Cold bluing or heat bluing are common techniques. Heat bluing gives you those beautiful blues and purples, but it can be tricky to get a uniform color across the whole piece. Cold bluing is easier to control but might not have the same depth. Then there's "browning," which gives the steel a rustic, weathered look that's very popular in the ranching world. Whatever route you go, make sure you have the right chemicals and oils on hand to seal the finish and prevent rust.
Where to Find Everything
So, where do you actually get all this stuff? Back in the day, you had to know a guy who knew a guy, or you had to forge everything from scratch out of old files and scrap metal. Nowadays, we've got it a bit easier. There are several dedicated shops online that specialize specifically in spur making supplies.
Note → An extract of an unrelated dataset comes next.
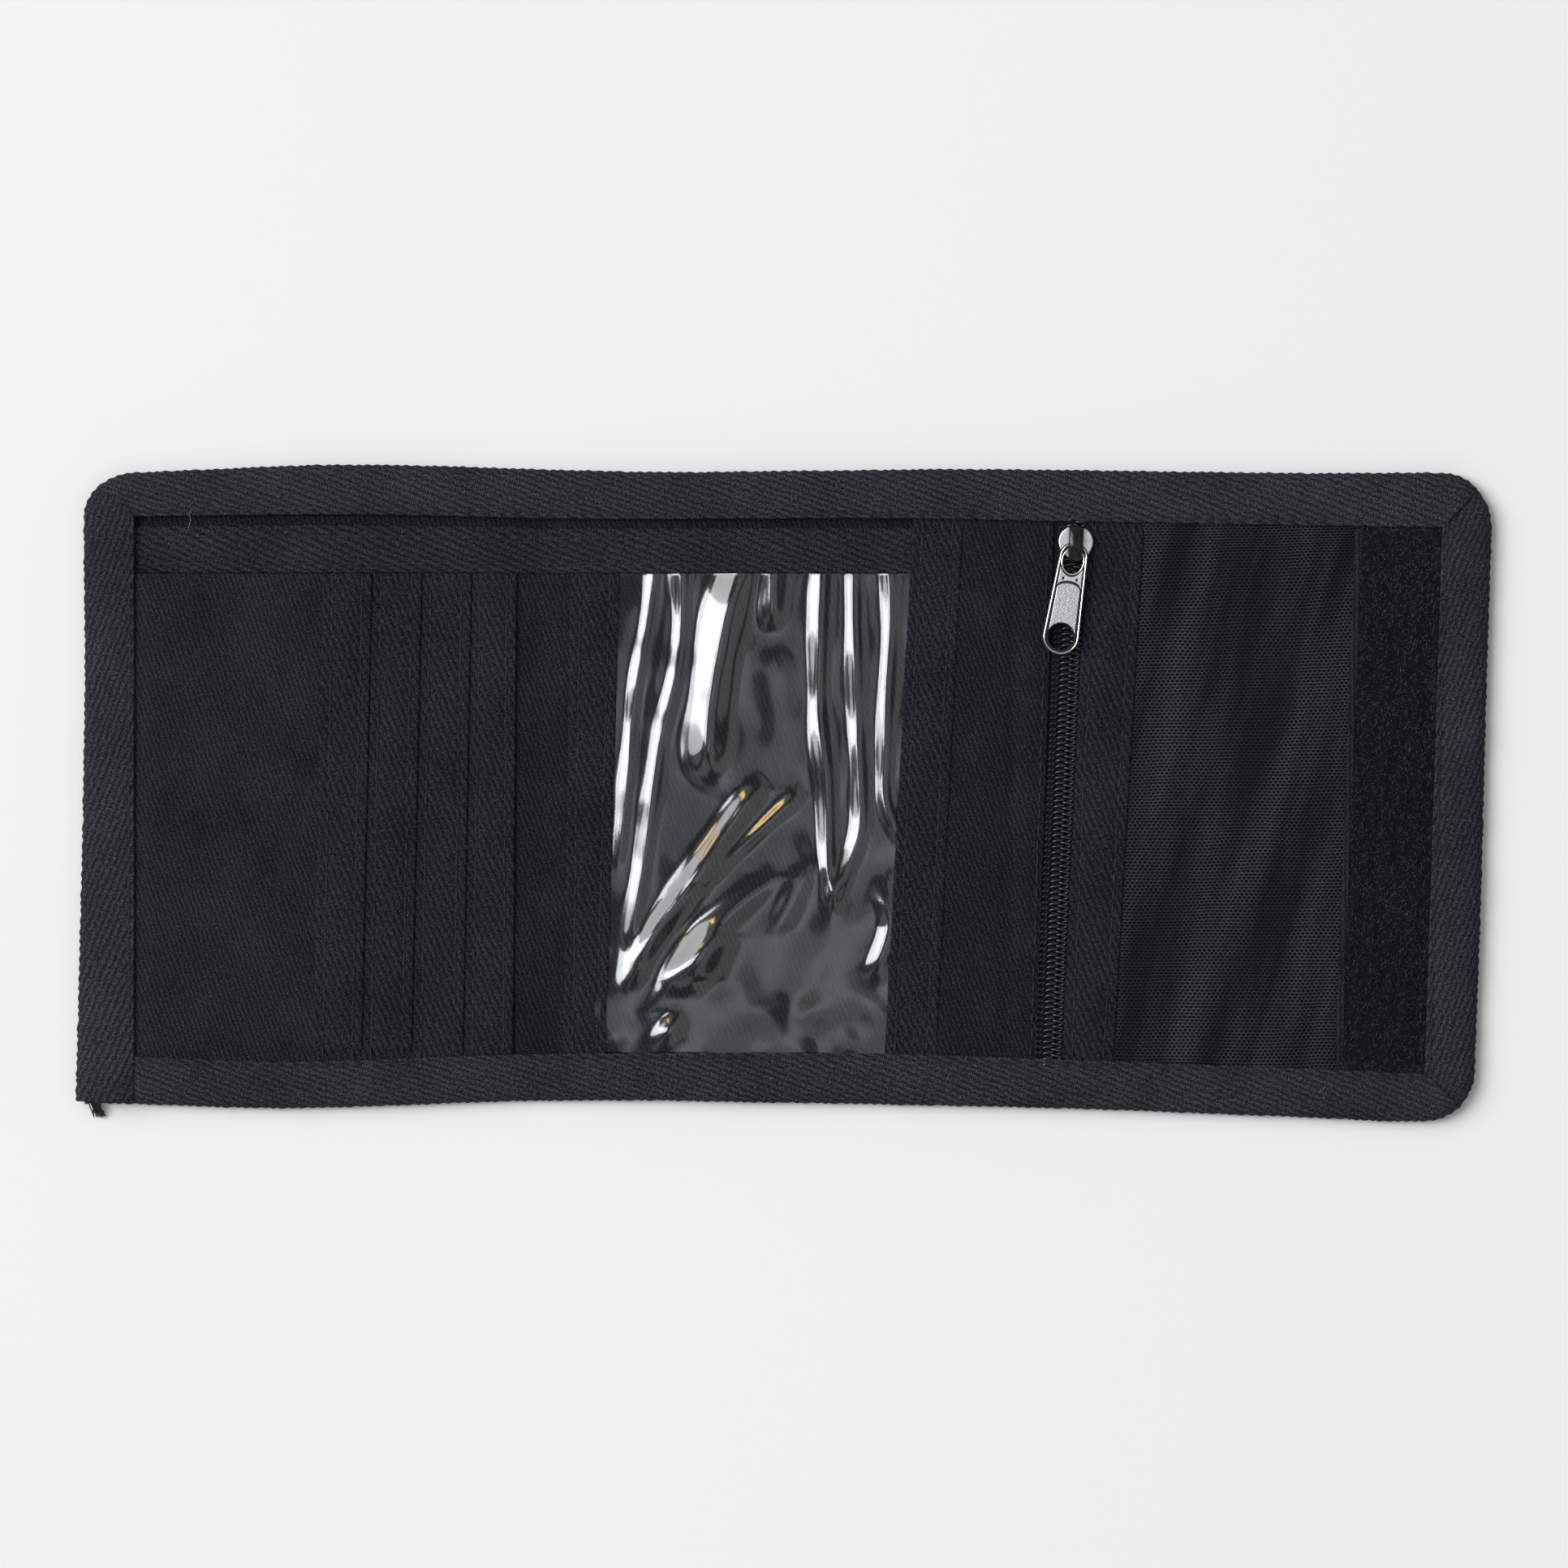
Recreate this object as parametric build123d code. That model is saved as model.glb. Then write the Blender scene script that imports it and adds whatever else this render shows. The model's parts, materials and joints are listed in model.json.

It's usually best to find a supplier that understands the craft. You want to buy from people who know the difference between a cutting rowel and a show rowel. Don't be afraid to call them up and ask questions. Most of these suppliers are small businesses run by people who love the trade, and they're usually happy to help you figure out exactly what you need for your specific project.
Keeping Your Shop Stocked
The worst feeling in the world is being halfway through a build and realizing you're out of silver solder or you just broke your last 1/8-inch drill bit. I've learned the hard way that it pays to keep a little extra of the essentials on hand.
Build a "kit" for yourself. Keep a drawer for your rowels, a bin for your steel blanks, and a safe spot for your silver sheet and wire. When you see your stock getting low, put in an order before you actually need it. It'll save you a lot of frustration and keep your workflow moving smoothly.
Making spurs is a labor of love. It's loud, it's dirty, and it requires a level of patience that most people just don't have. But when you pull that finished set out of the vise, give them a spin, and hear that perfect jingle, you know it was worth the effort. Just make sure you start with the right supplies, and the rest will fall into place as you develop your own style. Happy smithing!